Game World Navigator is the oldest surviving gaming magazine still published in Russia. It was part of the "big three" Russian gaming magazines, alongside Igromania and Strana Igr. It is one of the few long-running Russian print gaming magazine that survived multiple market crises and relaunches. Despite multiple editorial crises, a temporary suspension, and a later relaunch, it has continued operating to the present day. It outlived many contemporaries during the transition from print media to online gaming journalism, while many other Russian gaming magazines closed in the 2000s-2010s. Domestically, the publication is regarded as a living legacy of Russian games journalism rather than a defunct historical title.
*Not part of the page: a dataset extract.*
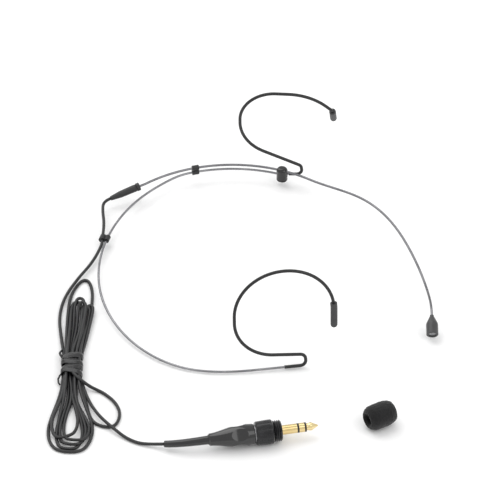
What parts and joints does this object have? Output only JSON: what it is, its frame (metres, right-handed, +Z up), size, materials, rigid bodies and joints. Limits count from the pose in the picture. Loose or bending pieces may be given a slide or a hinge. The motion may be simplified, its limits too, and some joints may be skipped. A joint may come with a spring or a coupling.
{
  "type": "headset microphone",
  "caption": "Wire neckband headset microphone with two ear hooks, a sliding boom with a small capsule, thin cable in a tied hank, locking mini-jack plug and loose foam windscreen.",
  "frame": {"origin": "on the table, under the middle of the headset and its windscreen, without the free cable and its plug", "axes": "+X is the wearer's front, +Y the wearer's left, where the boom is, +Z is up from the table the headset lies on"},
  "size_m": [0.1438, 0.1654, 0.0474],
  "materials": {
    "spring_steel": "polished",
    "boom_steel": "polished",
    "clamp_plastic": "gloss",
    "foot_rubber": "matte",
    "screw_steel": "satin",
    "clip_rubber": "satin",
    "hook_rubber": "satin",
    "tip_rubber": "matte",
    "copper": "bright",
    "gland_plastic": "satin",
    "brass": "bright",
    "cable_jacket": "satin",
    "capsule_paint": "satin",
    "grille_steel": "satin",
    "foam": "open foam",
    "aluminium_can": "plain",
    "diaphragm_film": "metallised film",
    "board": "board",
    "tie_plastic": "gloss",
    "relief_rubber": "gloss",
    "boot_plastic": "gloss",
    "barrel_steel": "satin",
    "insulator_plastic": "satin",
    "ring_metal": "satin black",
    "gold_plate": "polished gold plate"
  },
  "bodies": {
    "headset_frame": {"neckband_wire": "spring_steel", "boom_clamp_body": "clamp_plastic", "boom_clamp_foot": "foot_rubber", "boom_clamp_screw": "screw_steel", "cable_clip": "clip_rubber", "cable_lead_in": "cable_jacket", "cable_drop": "cable_jacket", "cable_side_loop": "cable_jacket", "cable_exit": "cable_jacket", "hank_upper": "cable_jacket", "hank_lower": "cable_jacket", "hank_tie": "tie_plastic", "hank_tie_tail_high": "tie_plastic", "hank_tie_tail_low": "tie_plastic", "strain_relief": "relief_rubber", "relief_cable": "cable_jacket", "plug_boot": "boot_plastic", "plug_barrel": "barrel_steel", "plug_retainer": "barrel_steel", "plug_cable_crimp": "brass", "plug_terminal_disc": "insulator_plastic", "plug_sleeve_contact": "gold_plate", "plug_rear_insulator": "insulator_plastic", "plug_ring_contact": "gold_plate", "plug_front_insulator": "insulator_plastic", "plug_tip_contact": "gold_plate"},
    "boom": {"boom_tube": "boom_steel", "boom_signal_wire": "copper", "gland_sleeve": "gland_plastic", "gland_crimp": "brass", "gland_cable_end": "cable_jacket", "capsule_housing": "capsule_paint", "capsule_grille": "grille_steel", "capsule_dust_foam": "foam", "electret_can": "aluminium_can", "electret_diaphragm": "diaphragm_film", "electret_backplate": "brass", "electret_board": "board", "electret_seat_ring": "hook_rubber"},
    "boom_clip": {"boom_clip": "clip_rubber"},
    "near_hook": {"near_hook_core": "spring_steel", "near_hook_tube": "hook_rubber", "near_hook_tip": "tip_rubber"},
    "far_hook": {"far_hook_core": "spring_steel", "far_hook_tube": "hook_rubber", "far_hook_tip": "tip_rubber"},
    "lock_ring": {"lock_ring": "ring_metal", "lock_thread": "ring_metal"},
    "windscreen": {"windscreen_foam": "foam"}
  },
  "joints": [
    {"name": "boom_slide", "type": "hinge", "parent": "headset_frame", "child": "boom", "pos_m": [-0.013, 0.02349, 0.00315], "axis": [0, 0.0332, -0.9995], "range_deg": [-5, 14], "deforming": ["cable_lead_in"]},
    {"name": "boom_clip_slide", "type": "hinge", "parent": "headset_frame", "child": "boom_clip", "pos_m": [-0.013, 0.02349, 0.00315], "axis": [0, 0.0332, -0.9995], "range_deg": [-1.4, 9]},
    {"name": "near_hook_swivel", "type": "hinge", "parent": "headset_frame", "child": "near_hook", "pos_m": [0.00644, -0.039, 0.00108], "axis": [0.989, 0.1478, 0], "range_deg": [-25, 25]},
    {"name": "far_hook_swivel", "type": "hinge", "parent": "headset_frame", "child": "far_hook", "pos_m": [0.0089, 0.0736, 0.00535], "axis": [1, 0, 0], "range_deg": [-25, 25]},
    {"name": "lock_ring_turn", "type": "hinge", "parent": "headset_frame", "child": "lock_ring", "pos_m": [-0.0214, -0.0839, 0.0045], "axis": [0.9799, 0.1994, 0], "continuous": true},
    {"name": "windscreen_lift", "type": "slide", "parent": "headset_frame", "child": "windscreen", "axis": [0, 0, 1], "range_m": [0, 0.03]}
  ]
}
It was considered as a flagship example of specialized gaming journalism in Russia. It was considered a pioneer in several game journalism practices, and helped professionalize games journalism in Russia. It coined the term "igrozhur" (portmanteau of "game" and "journalist") influencing subsequent magazines and digital outlets. The magazine introduced new editorial formats, deep hardware analysis, and early coverage of online gaming. It played an early role in professionalizing Russian game journalism, expanding hardware coverage, pioneering MMORPG reporting, and experimenting with large-format issues and multimedia supplements. It built a dedicated PC-gaming readership and influenced how games were evaluated and discussed in Russian media. The magazine is frequently cited in academic research as a representative and influential publication within the Russian gaming media sector.

In 2014, Igor Boyko became the first Russian games journalist invited to serve on the jury of Gamescom. In the same year, the magazine's review scores began being tracked by the review aggregator Metacritic. These developments increased the publication's international visibility.